## Request
Every line of the material below should be repeated exactly.

(Rows from an object dataset)
++++++

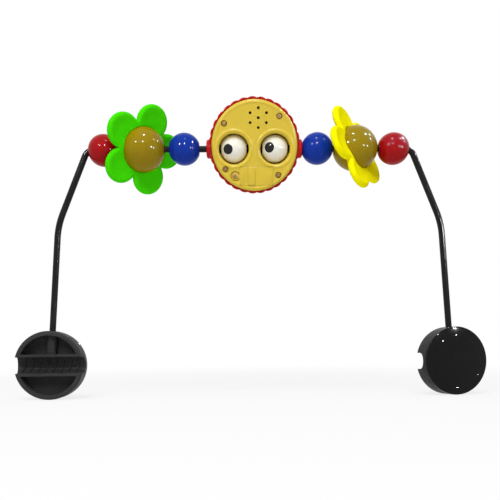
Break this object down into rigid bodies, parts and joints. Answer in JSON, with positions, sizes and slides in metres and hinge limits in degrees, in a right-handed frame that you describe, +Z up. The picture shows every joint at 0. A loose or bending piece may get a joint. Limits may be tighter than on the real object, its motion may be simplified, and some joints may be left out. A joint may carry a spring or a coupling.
{
  "type": "toy bar for a baby bouncer",
  "caption": "Bent steel wire arch with a swivelling channel clip on each foot, threaded with spinning beads, tilted flower rattles and a round face with rolling eyes.",
  "frame": {"origin": "midway between the centres of the two clips, on the wire's plane", "axes": "+X along the bar from the left clip to the right clip as the child's parent sees the toy, +Y away from the viewer, +Z up"},
  "size_m": [0.4462, 0.0692, 0.2835],
  "materials": {
    "black_steel": "black semi-gloss coating on steel wire",
    "black_matte": "black moulded plastic, satin",
    "black_gloss": "black moulded plastic, polished",
    "red": "gloss red",
    "blue": "gloss blue",
    "green": "satin bright green",
    "yellow": "satin lemon yellow",
    "ochre": "glossy tinted olive and amber",
    "mustard": "satin mustard yellow",
    "white": "gloss white",
    "black_eye": "gloss black",
    "steel": "plain steel",
    "board": "green circuit board laminate"
  },
  "bodies": {
    "wire_bar": {"toy_bar_wire": "black_steel"},
    "left_clip": {"left_clip_body": "black_matte", "left_clip_cap": "black_gloss"},
    "right_clip": {"right_clip_body": "black_matte", "right_clip_cap": "black_gloss"},
    "left_red_bead": {"left_red_bead_outer_half": "red", "left_red_bead_inner_half": "red"},
    "left_blue_bead": {"left_blue_bead_outer_half": "blue", "left_blue_bead_inner_half": "blue"},
    "right_blue_bead": {"right_blue_bead_outer_half": "blue", "right_blue_bead_inner_half": "blue"},
    "right_red_bead": {"right_red_bead_outer_half": "red", "right_red_bead_inner_half": "red"},
    "green_flower": {"green_flower_petals": "green", "green_flower_ball_front": "ochre", "green_flower_ball_back": "ochre"},
    "yellow_flower": {"yellow_flower_petals": "yellow", "yellow_flower_ball_front": "ochre", "yellow_flower_ball_back": "ochre"},
    "face": {"face_front": "mustard", "face_back": "red", "case_screw_upper_left": "steel", "case_screw_upper_right": "steel", "case_screw_lower_left": "steel", "case_screw_lower_right": "steel", "battery_cover": "mustard", "cover_screw": "steel", "button_cell_left": "steel", "button_cell_right": "steel", "speaker": "steel", "circuit_board": "board"},
    "left_eye": {"left_eye_left_half": "white", "left_eye_right_half": "white", "left_eye_pupil": "black_eye"},
    "right_eye": {"right_eye_left_half": "white", "right_eye_right_half": "white", "right_eye_pupil": "black_eye"}
  },
  "joints": [
    {"name": "left_clip_swivel", "type": "hinge", "parent": "wire_bar", "child": "left_clip", "pos_m": [-0.19005, 0, 0], "axis": [0.0628, 0, 0.998], "continuous": true},
    {"name": "right_clip_swivel", "type": "hinge", "parent": "wire_bar", "child": "right_clip", "pos_m": [0.19005, 0, 0], "axis": [-0.0628, 0, 0.998], "continuous": true},
    {"name": "left_red_bead_spin", "type": "hinge", "parent": "wire_bar", "child": "left_red_bead", "pos_m": [-0.13766, 0, 0.20223], "axis": [0.9984, 0, 0.0564], "continuous": true},
    {"name": "left_blue_bead_spin", "type": "hinge", "parent": "wire_bar", "child": "left_blue_bead", "pos_m": [-0.06196, 0, 0.20303], "axis": [1, 0, 0], "continuous": true},
    {"name": "right_blue_bead_spin", "type": "hinge", "parent": "wire_bar", "child": "right_blue_bead", "pos_m": [0.06388, 0, 0.20303], "axis": [1, 0, 0], "continuous": true},
    {"name": "right_red_bead_spin", "type": "hinge", "parent": "wire_bar", "child": "right_red_bead", "pos_m": [0.13666, 0, 0.20251], "axis": [0.9993, 0, -0.037], "continuous": true},
    {"name": "green_flower_spin", "type": "hinge", "parent": "wire_bar", "child": "green_flower", "pos_m": [-0.10161, 0, 0.20303], "axis": [1, 0, 0], "continuous": true},
    {"name": "yellow_flower_spin", "type": "hinge", "parent": "wire_bar", "child": "yellow_flower", "pos_m": [0.09998, 0, 0.20303], "axis": [1, 0, 0], "continuous": true},
    {"name": "face_spin", "type": "hinge", "parent": "wire_bar", "child": "face", "pos_m": [0.00416, 0, 0.20303], "axis": [1, 0, 0], "continuous": true},
    {"name": "left_eye_roll", "type": "hinge", "parent": "face", "child": "left_eye", "pos_m": [-0.01514, 0, 0.20303], "axis": [1, 0, 0], "continuous": true},
    {"name": "right_eye_roll", "type": "hinge", "parent": "face", "child": "right_eye", "pos_m": [0.02346, 0, 0.20303], "axis": [1, 0, 0], "continuous": true}
  ]
}
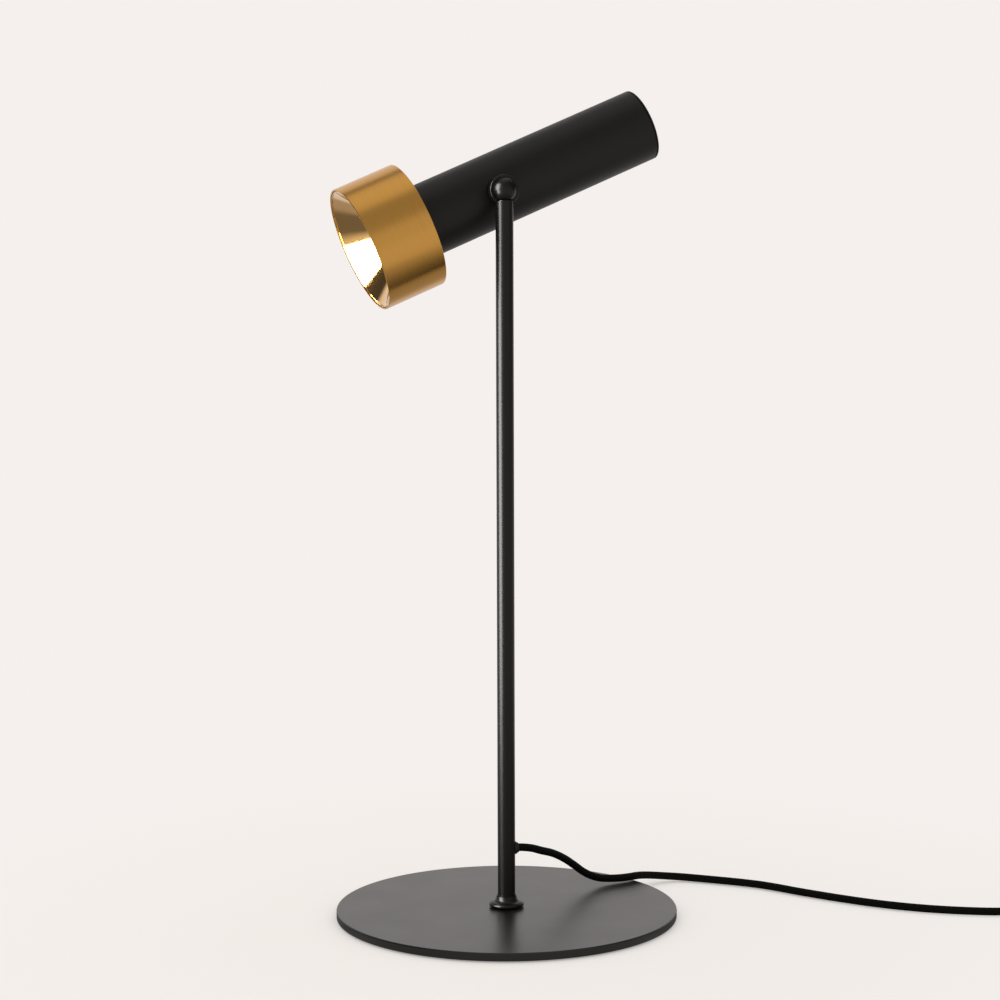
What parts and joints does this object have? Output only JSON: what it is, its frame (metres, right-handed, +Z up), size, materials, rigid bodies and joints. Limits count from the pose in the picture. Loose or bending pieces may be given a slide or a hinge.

++++++

## Response to this task
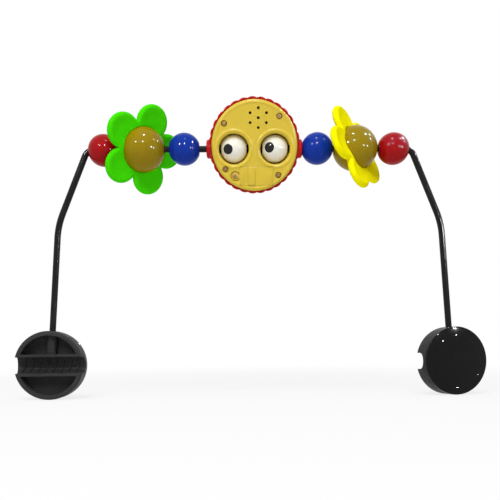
Break this object down into rigid bodies, parts and joints. Answer in JSON, with positions, sizes and slides in metres and hinge limits in degrees, in a right-handed frame that you describe, +Z up. The picture shows every joint at 0. A loose or bending piece may get a joint. Limits may be tighter than on the real object, its motion may be simplified, and some joints may be left out. A joint may carry a spring or a coupling.
{
  "type": "toy bar for a baby bouncer",
  "caption": "Bent steel wire arch with a swivelling channel clip on each foot, threaded with spinning beads, tilted flower rattles and a round face with rolling eyes.",
  "frame": {"origin": "midway between the centres of the two clips, on the wire's plane", "axes": "+X along the bar from the left clip to the right clip as the child's parent sees the toy, +Y away from the viewer, +Z up"},
  "size_m": [0.4462, 0.0692, 0.2835],
  "materials": {
    "black_steel": "black semi-gloss coating on steel wire",
    "black_matte": "black moulded plastic, satin",
    "black_gloss": "black moulded plastic, polished",
    "red": "gloss red",
    "blue": "gloss blue",
    "green": "satin bright green",
    "yellow": "satin lemon yellow",
    "ochre": "glossy tinted olive and amber",
    "mustard": "satin mustard yellow",
    "white": "gloss white",
    "black_eye": "gloss black",
    "steel": "plain steel",
    "board": "green circuit board laminate"
  },
  "bodies": {
    "wire_bar": {"toy_bar_wire": "black_steel"},
    "left_clip": {"left_clip_body": "black_matte", "left_clip_cap": "black_gloss"},
    "right_clip": {"right_clip_body": "black_matte", "right_clip_cap": "black_gloss"},
    "left_red_bead": {"left_red_bead_outer_half": "red", "left_red_bead_inner_half": "red"},
    "left_blue_bead": {"left_blue_bead_outer_half": "blue", "left_blue_bead_inner_half": "blue"},
    "right_blue_bead": {"right_blue_bead_outer_half": "blue", "right_blue_bead_inner_half": "blue"},
    "right_red_bead": {"right_red_bead_outer_half": "red", "right_red_bead_inner_half": "red"},
    "green_flower": {"green_flower_petals": "green", "green_flower_ball_front": "ochre", "green_flower_ball_back": "ochre"},
    "yellow_flower": {"yellow_flower_petals": "yellow", "yellow_flower_ball_front": "ochre", "yellow_flower_ball_back": "ochre"},
    "face": {"face_front": "mustard", "face_back": "red", "case_screw_upper_left": "steel", "case_screw_upper_right": "steel", "case_screw_lower_left": "steel", "case_screw_lower_right": "steel", "battery_cover": "mustard", "cover_screw": "steel", "button_cell_left": "steel", "button_cell_right": "steel", "speaker": "steel", "circuit_board": "board"},
    "left_eye": {"left_eye_left_half": "white", "left_eye_right_half": "white", "left_eye_pupil": "black_eye"},
    "right_eye": {"right_eye_left_half": "white", "right_eye_right_half": "white", "right_eye_pupil": "black_eye"}
  },
  "joints": [
    {"name": "left_clip_swivel", "type": "hinge", "parent": "wire_bar", "child": "left_clip", "pos_m": [-0.19005, 0, 0], "axis": [0.0628, 0, 0.998], "continuous": true},
    {"name": "right_clip_swivel", "type": "hinge", "parent": "wire_bar", "child": "right_clip", "pos_m": [0.19005, 0, 0], "axis": [-0.0628, 0, 0.998], "continuous": true},
    {"name": "left_red_bead_spin", "type": "hinge", "parent": "wire_bar", "child": "left_red_bead", "pos_m": [-0.13766, 0, 0.20223], "axis": [0.9984, 0, 0.0564], "continuous": true},
    {"name": "left_blue_bead_spin", "type": "hinge", "parent": "wire_bar", "child": "left_blue_bead", "pos_m": [-0.06196, 0, 0.20303], "axis": [1, 0, 0], "continuous": true},
    {"name": "right_blue_bead_spin", "type": "hinge", "parent": "wire_bar", "child": "right_blue_bead", "pos_m": [0.06388, 0, 0.20303], "axis": [1, 0, 0], "continuous": true},
    {"name": "right_red_bead_spin", "type": "hinge", "parent": "wire_bar", "child": "right_red_bead", "pos_m": [0.13666, 0, 0.20251], "axis": [0.9993, 0, -0.037], "continuous": true},
    {"name": "green_flower_spin", "type": "hinge", "parent": "wire_bar", "child": "green_flower", "pos_m": [-0.10161, 0, 0.20303], "axis": [1, 0, 0], "continuous": true},
    {"name": "yellow_flower_spin", "type": "hinge", "parent": "wire_bar", "child": "yellow_flower", "pos_m": [0.09998, 0, 0.20303], "axis": [1, 0, 0], "continuous": true},
    {"name": "face_spin", "type": "hinge", "parent": "wire_bar", "child": "face", "pos_m": [0.00416, 0, 0.20303], "axis": [1, 0, 0], "continuous": true},
    {"name": "left_eye_roll", "type": "hinge", "parent": "face", "child": "left_eye", "pos_m": [-0.01514, 0, 0.20303], "axis": [1, 0, 0], "continuous": true},
    {"name": "right_eye_roll", "type": "hinge", "parent": "face", "child": "right_eye", "pos_m": [0.02346, 0, 0.20303], "axis": [1, 0, 0], "continuous": true}
  ]
}
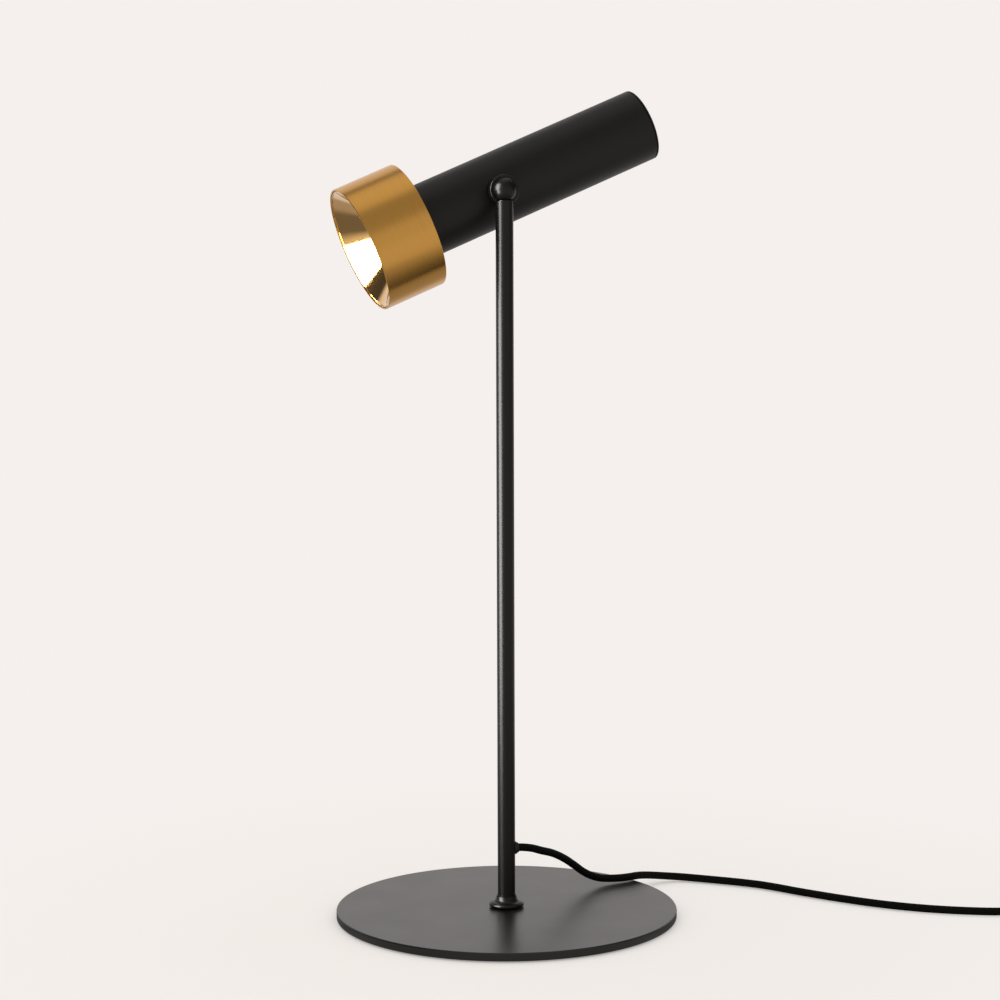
What parts and joints does this object have? Output only JSON: what it is, its frame (metres, right-handed, +Z up), size, materials, rigid bodies and joints. Limits count from the pose in the picture. Loose or bending pieces may be given a slide or a hinge.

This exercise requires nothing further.